The short-term temperature response to smoke from oil fires
Article first published online: 7 DEC 2012
Copyright 1991 by the American Geophysical Union.
Geophysical Research Letters
Volume 18, Issue 10, pages 1873–1876, October 1991
How to Cite
- Issue published online: 7 DEC 2012
- Article first published online: 7 DEC 2012
- Manuscript Accepted: 19 AUG 1991
- Manuscript Received: 15 JUL 1991
Simulations with a model of atmospheric dynamics, aerosols, and radiative transfer show that both ground cooling and warming are possible after one diurnal cycle beneath smoke plumes of moderate visible absorption optical depths representative of oil smoke down-wind of Kuwait.
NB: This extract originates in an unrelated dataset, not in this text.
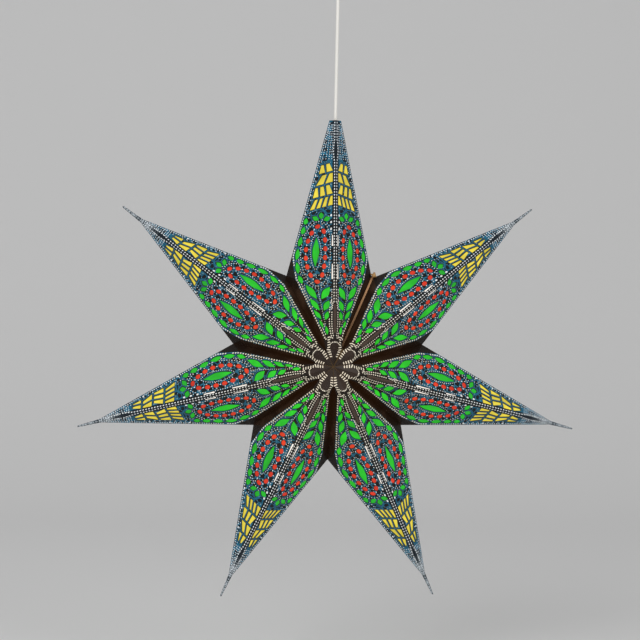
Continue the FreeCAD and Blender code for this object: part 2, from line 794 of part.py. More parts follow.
def make_tie():
    """A string loop through both ears, knotted in front of the notch."""
    loop = doc.addObject("Part::Torus", "TieLoop")
    loop.setExpression("Radius1", "Sizes.tie_loop_radius")
    loop.setExpression("Radius2", "Sizes.tie_radius")
    knot = doc.addObject("Part::Sphere", "TieKnot")
    knot.setExpression("Radius", "Sizes.knot_radius")
    ear = Vector(size("notch_radius") + size("ear_out"), size("tie_loop_radius"), 0)
    across = FreeCAD.Rotation(Vector(0, 1, 0), 90)
    loop.Placement = seam_place() * Placement(ear, across)
    top = ear + Vector(0, size("tie_loop_radius") + size("tie_radius"), 0)
    knot.Placement = seam_place() * Placement(top, FreeCAD.Rotation())
    tie = doc.addObject("Part::Fuse", "Tie")
    tie.Base, tie.Tool = loop, knot
    keep(tie, "closing_tie")


# ---------------------------------------------------------------- turned and plain pieces

def place_at(obj, height, across="0", depth="0"):
    """Bind a piece's place: height above the ceiling, in words of the sheet."""
    obj.setExpression("Placement.Base.x", across)
    obj.setExpression("Placement.Base.y", depth)
    obj.setExpression("Placement.Base.z", height)
    return obj


def cylinder(name, radius, height, low, across="0"):
    """An upright cylinder bound to the sheet."""
    obj = doc.addObject("Part::Cylinder", name)
    obj.setExpression("Radius", radius)
    obj.setExpression("Height", height)
    return place_at(obj, low, across)


def cone(name, low_radius, high_radius, height, low):
    """An upright cone bound to the sheet."""
    obj = doc.addObject("Part::Cone", name)
    obj.setExpression("Radius1", low_radius)
    obj.setExpression("Radius2", high_radius)
    obj.setExpression("Height", height)
    return place_at(obj, low)


def box(name, sizes, low, across="0"):
    """A box centred on its axis, bound to the sheet."""
    obj = doc.addObject("Part::Box", name)
    for prop, words in zip(("Length", "Width", "Height"), sizes):
        obj.setExpression(prop, words)
    return place_at(obj, low, f"{across} - ({sizes[0]}) / 2", f"-({sizes[1]}) / 2")


def join(name, pieces):
    """Pieces fused into one."""
    obj = doc.addObject("Part::MultiFuse", name)
    obj.Shapes = pieces
    return obj


def cut(name, base, tool):
    """One piece taken out of another."""
    obj = doc.addObject("Part::Cut", name)
    obj.Base, obj.Tool = base, tool
    return obj


S = "Sizes."
SLEEVE_TOP = f"({S}lamp_cap_top + {S}contact_height + {S}core_height - {S}core_seat)"
LAMP = f"({star_centre().z})"     # height of the star's centre, for the lamp's pieces
STRAP_REACH = f"({S}cup_radius - {S}cup_wall - {S}strap_room)"


def make_lamp():
    """Bulb, screw shell, contact, core, sleeve and cap, stacked on the cord's axis."""
    globe = doc.addObject("Part::Sphere", "Globe")
    globe.setExpression("Radius", f"{S}globe_radius")
    place_at(globe, f"{LAMP} + {S}globe_centre")
    rise = f"({S}neck_low - {S}globe_centre)"
    neck = cone("BulbNeck", f"sqrt({S}globe_radius ^ 2 - {rise} ^ 2)", f"{S}lamp_cap_radius",
                f"{S}neck_high - {S}neck_low", f"{LAMP} + {S}neck_low")
    cap = cylinder("BulbCap", f"{S}lamp_cap_radius",
                   f"{S}lamp_cap_top - {S}neck_high - {S}lamp_tip", f"{LAMP} + {S}neck_high")
    button = cone("BulbContact", f"{S}lamp_cap_radius", f"{S}contact_radius", f"{S}lamp_tip",
                  f"{LAMP} + {S}lamp_cap_top - {S}lamp_tip")
    keep(join("Bulb", [globe, neck, cap, button]), "bulb")

    core_low = f"{LAMP} + {S}lamp_cap_top + {S}contact_height"
    contact = cylinder("Contact", f"{S}contact_radius", f"{S}contact_height",
                       f"{LAMP} + {S}lamp_cap_top")
    keep(contact, "centre_contact")

    shell_height = f"{S}lamp_cap_top + {S}contact_height - {S}shell_low"
    inner = f"{S}lamp_cap_radius + {S}shell_slack"
    shell = cut("ScrewShell",
                cylinder("ShellOuter", f"{inner} + {S}shell_wall", shell_height,
                         f"{LAMP} + {S}shell_low"),
                cylinder("ShellBore", inner, shell_height, f"{LAMP} + {S}shell_low"))
    keep(shell, "screw_shell")

    bore = f"{inner} + {S}shell_wall + {S}holder_room"
    outer = f"{bore} + {S}holder_wall"
    core = cylinder("Core", f"{bore} - {S}core_slack", f"{S}core_height", core_low)
    keep(core, "holder_core")

    sleeve_height = f"{SLEEVE_TOP} - {S}sleeve_low"
    sleeve = cut("Sleeve",
                 cylinder("SleeveOuter", outer, sleeve_height,
                          f"{LAMP} + {S}sleeve_low"),
                 cylinder("SleeveBore", bore, sleeve_height, f"{LAMP} + {S}sleeve_low"))
    keep(sleeve, "holder_sleeve")

    cap_low = f"{LAMP} + {SLEEVE_TOP}"
    cone_low = f"{cap_low} + {S}cap_straight"
    seat = f"{S}core_seat"
    room = f"{bore} - {S}cap_ledge"
    outside = join("CapOutside", [
        cylinder("CapBody", outer, f"{S}cap_straight", cap_low),
        cone("CapCone", outer, f"{S}cap_neck_radius", f"{S}cap_cone", cone_low)])
    hollow = join("CapHollow", [
        cylinder("CapBore", bore, seat, cap_low),
        cylinder("CapRoom", room, f"{S}cap_straight - ({seat})", f"{cap_low} + {seat}"),
        cone("CapPeak", room, f"{S}cap_neck_radius - {S}cap_lip", f"{S}cap_cone - {S}cap_ledge",
             cone_low),
        cylinder("CapHole", f"{S}cord_radius + {S}cord_slack",
                 f"{S}cap_straight + {S}cap_cone", cap_low)])
    keep(cut("Cap", outside, hollow), "holder_cap")


def make_ceiling_fitting():
    """Cup, strap, screws, terminal block and the grip that holds the cord."""
    drop = f"-{S}cup_height"
    inner_radius = f"{S}cup_radius - {S}cup_wall"
    taper = f"{S}cup_height - {S}cup_straight"
    body = join("CupOutside", [
        cone("CupTaper", f"{S}cup_neck_radius", f"{S}cup_radius", taper, drop),
        cylinder("CupSide", f"{S}cup_radius", f"{S}cup_straight", f"-{S}cup_straight")])
    room = join("CupRoom", [
        cone("CupRoomTaper", f"{S}cup_neck_radius - {S}cup_wall", inner_radius,
             f"{taper} - {S}cup_wall", f"{drop} + {S}cup_wall"),
        cylinder("CupRoomSide", inner_radius, f"{S}cup_straight", f"-{S}cup_straight")])
    door = cylinder("CupHole", f"{S}grip_barrel_radius", f"{S}cup_wall", drop)
    screw_height = f"-{S}screw_drop"
    bores = []
    for name, way in (("Left", "-1"), ("Right", "1")):
        bore = cylinder(f"CupScrewHole{name}", f"{S}screw_radius", f"{S}cup_radius", "0")
        lay_flat(bore, way, screw_height)
        bores.append(bore)
    keep(cut("Cup", body, join("CupOpenings", [room, door] + bores)), "ceiling_cup")

    ear_x = f"{STRAP_REACH} - {S}strap_thick / 2"
    bar = box("StrapBar", (f"2 * {STRAP_REACH}", f"{S}strap_width", f"{S}strap_thick"),
              f"-{S}strap_thick")
    ears = [box(f"StrapEar{name}", (f"{S}strap_thick", f"{S}strap_width", f"{S}strap_drop"),
                f"-{S}strap_drop", f"{way} * ({ear_x})")
            for name, way in (("Left", "-1"), ("Right", "1"))]
    holes = [cylinder(f"StrapHole{name}", f"{S}strap_hole_radius", f"{S}strap_thick",
                      f"-{S}strap_thick", f"{way} * {S}strap_hole_spacing / 2")
             for name, way in (("Left", "-1"), ("Right", "1"))]
    for name, way in (("Left", "-1"), ("Right", "1")):
        tapped = cylinder(f"StrapTapped{name}", f"{S}screw_radius", f"{S}cup_radius", "0")
        lay_flat(tapped, way, screw_height)
        holes.append(tapped)
    keep(cut("Strap", join("StrapBody", [bar] + ears), join("StrapHoles", holes)),
         "mounting_strap")

    block = box("Block", (f"{S}block_side", f"{S}block_side", f"{S}block_height"),
                f"-{S}strap_thick - {S}block_height")
    keep(block, "terminal_block")

    grip = join("GripBody", [
        cone("GripCollar", f"{S}cord_radius + {S}grip_lip", f"{S}grip_radius", f"{S}grip_height",
             f"{drop} - {S}grip_height"),
        cylinder("GripBarrel", f"{S}grip_barrel_radius", f"{S}cup_wall", drop),
        cylinder("GripNut", f"{S}grip_nut_radius", f"{S}grip_nut_height", f"{drop} + {S}cup_wall")])
    bore = cylinder("GripBore", f"{S}cord_radius + {S}cord_slack",
                    f"{S}grip_height + {S}cup_wall + {S}grip_nut_height",
                    f"{drop} - {S}grip_height")
    keep(cut("Grip", grip, bore), "cord_grip")
    make_cup_screws()


def lay_flat(obj, way, height):
    """Turn an upright cylinder to lie along X from the axis, to the left or the right."""
    obj.Placement.Rotation = FreeCAD.Rotation(Vector(0, 1, 0), 90 * int(way))
    place_at(obj, height)
    return obj


def make_cup_screws():
    """Two screws through the cup's side into the strap's ears, one node."""
    pieces = []
    start = f"{STRAP_REACH} - {S}strap_thick"
    for name, way in (("Left", "-1"), ("Right", "1")):
        shank = cylinder(f"Shank{name}", f"{S}screw_radius - {S}cord_slack",
                         f"{S}cup_radius - ({start})", "0")
        head = cylinder(f"Head{name}", f"{S}screw_head_radius", f"{S}screw_head_height", "0")
        lay_flat(shank, way, f"-{S}screw_drop")
        lay_flat(head, way, f"-{S}screw_drop")
        shank.setExpression("Placement.Base.x", f"{way} * ({start})")
        head.setExpression("Placement.Base.x", f"{way} * {S}cup_radius")
        pieces.append(join(f"Screw{name}", [shank, head]))
    both = doc.addObject("Part::Compound", "CupScrews")
    both.Links = pieces
    keep(both, "cup_screws")


def cord_ends():
    """Heights of the cord's top, in the terminal block, and of its end in the holder cap."""
    top = -size("strap_thick") - size("block_height")
    sleeve_top = (size("lamp_cap_top") + size("contact_height") + size("core_height")
                  - size("core_seat"))
    low = star_centre().z + sleeve_top + size("cap_straight")
    return top, low


def make_cord():
    """The cord hangs plumb: one straight run."""
    top, low = cord_ends()
    cord = cylinder("Cord", f"{S}cord_radius", f"{top} - ({low})", f"{low}")
    keep(cord, "power_cord")


def make_cord_stop(arms):
    """A wedge clamped on the cord inside the open end: it carries the star."""
    arm = arms[1]
    depth = size("paper") + size("stop_slack")
    wires = []
    high = arm.halves[1].end - size("stop_back")
    for along in (high - size("stop_length"), high):
        station = (Vector(1, 0, 0), along + depth)
        ridge = arm.ridge_corner("panel", station, depth)
        left = arm.side_corner(arm.halves[1], "panel", station, depth)
        right = flip(arm.side_corner(arm.halves[-1], "panel", station, depth), -1, 1)
        ring = [ridge, left, flip(ridge, 1, -1), right]
        wires.append(Part.makePolygon(ring + ring[:1]))
    wedge = Part.makeLoft(wires, True, True)
    wedge.Placement = turned(math.radians(arm_angle(1)))
    top, low = cord_ends()
    bore = Part.makeCylinder(size("cord_radius") + size("cord_slack"), top - low,
                             Vector(0, 0, low))
    keep_shape(wedge.cut(bore), "cord_stop")


# ---------------------------------------------------------------- build, check and write

def check_and_write():
    """Refuse anything that failed, then write each sub-part to its own file."""
    doc.recompute()
    for obj in doc.Objects:
        if {"Invalid", "Error"} & set(obj.State):
            raise RuntimeError(f"{obj.Name} failed: {obj.State}")
    for obj in subparts:
        if obj.Shape.isNull() or not obj.Shape.isValid():
            raise RuntimeError(f"{obj.Label} has no valid shape")
        if not obj.Shape.Solids:
            raise RuntimeError(f"{obj.Label} holds no solid")
    os.makedirs("parts", exist_ok=True)
    for obj in subparts:
        obj.Shape.exportStep(f"parts/{obj.Label}.step")


arms = {number: make_arm(number) for number in ARMS}
make_boards(arms)
make_tie()
make_lamp()
make_cord()
make_cord_stop(arms)
make_ceiling_fitting()
check_and_write()

top, low = cord_ends()
cord = next(obj for obj in subparts if obj.Label == "power_cord")
section = math.pi * size("cord_radius") ** 2
print(f"cord: one straight run of {top - low:.1f} mm, "
      f"volume over section x length {cord.Shape.Volume / section / (top - low):.4f}")
print(f"{len(subparts)} sub-parts, {sum(len(obj.Shape.Solids) for obj in subparts)} solids")
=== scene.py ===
"""A hanging paper star lantern: finishes, printed ornament, cord, stage and camera."""

import json
import logging
import math
from dataclasses import dataclass, field
from enum import Enum
from itertools import chain
from typing import Iterator, Sequence

import bmesh
import bpy
from mathutils import Color, Matrix, Vector

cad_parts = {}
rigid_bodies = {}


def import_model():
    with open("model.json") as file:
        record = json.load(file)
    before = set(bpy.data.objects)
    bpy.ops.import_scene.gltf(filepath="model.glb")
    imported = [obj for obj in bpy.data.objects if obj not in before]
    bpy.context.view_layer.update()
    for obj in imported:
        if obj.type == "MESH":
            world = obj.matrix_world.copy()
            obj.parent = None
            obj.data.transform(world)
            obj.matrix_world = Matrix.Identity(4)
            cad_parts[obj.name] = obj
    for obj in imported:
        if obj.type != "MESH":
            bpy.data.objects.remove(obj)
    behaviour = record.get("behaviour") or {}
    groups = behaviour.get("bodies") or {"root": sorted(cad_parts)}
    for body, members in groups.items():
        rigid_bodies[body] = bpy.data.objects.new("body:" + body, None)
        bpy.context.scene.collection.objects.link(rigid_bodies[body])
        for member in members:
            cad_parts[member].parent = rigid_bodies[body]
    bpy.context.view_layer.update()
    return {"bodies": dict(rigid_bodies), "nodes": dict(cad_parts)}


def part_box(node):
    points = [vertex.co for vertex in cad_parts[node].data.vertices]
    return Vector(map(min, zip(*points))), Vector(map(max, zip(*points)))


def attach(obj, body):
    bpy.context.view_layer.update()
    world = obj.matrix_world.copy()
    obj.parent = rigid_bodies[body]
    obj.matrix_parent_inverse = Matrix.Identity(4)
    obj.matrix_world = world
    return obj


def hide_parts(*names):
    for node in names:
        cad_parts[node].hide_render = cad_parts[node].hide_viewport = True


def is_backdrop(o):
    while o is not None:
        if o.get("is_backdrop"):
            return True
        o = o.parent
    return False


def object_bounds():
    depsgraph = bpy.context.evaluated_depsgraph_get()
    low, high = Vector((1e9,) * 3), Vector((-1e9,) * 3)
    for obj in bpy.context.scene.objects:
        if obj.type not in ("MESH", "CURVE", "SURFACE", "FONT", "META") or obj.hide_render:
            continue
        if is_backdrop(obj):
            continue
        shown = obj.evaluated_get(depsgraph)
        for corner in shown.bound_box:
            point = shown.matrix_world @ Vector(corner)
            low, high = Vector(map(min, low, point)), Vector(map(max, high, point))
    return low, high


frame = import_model()
LOG = logging.getLogger("lantern")
ROOT = next(iter(frame["bodies"]))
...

For an elevated smoke plume, the calculated ground temperature changes range from +1 to −6 K, while within the smoke plume temperature increases range from 0 to 8 K. The response of the ground temperature and boundary layer dynamics depends strongly upon the surface characteristics with deserts exhibiting the strongest cooling of all land use types. The variability of meteorology generally precludes the possibility of a persistent smoke plume, or its effects, over any location other than the immediate surroundings of a persistent fire. For the Middle East these results suggest persistent effects only near Kuwait, with short-term coolings of about 5 K over desert regions a few thousand kilometers downwind of Kuwait.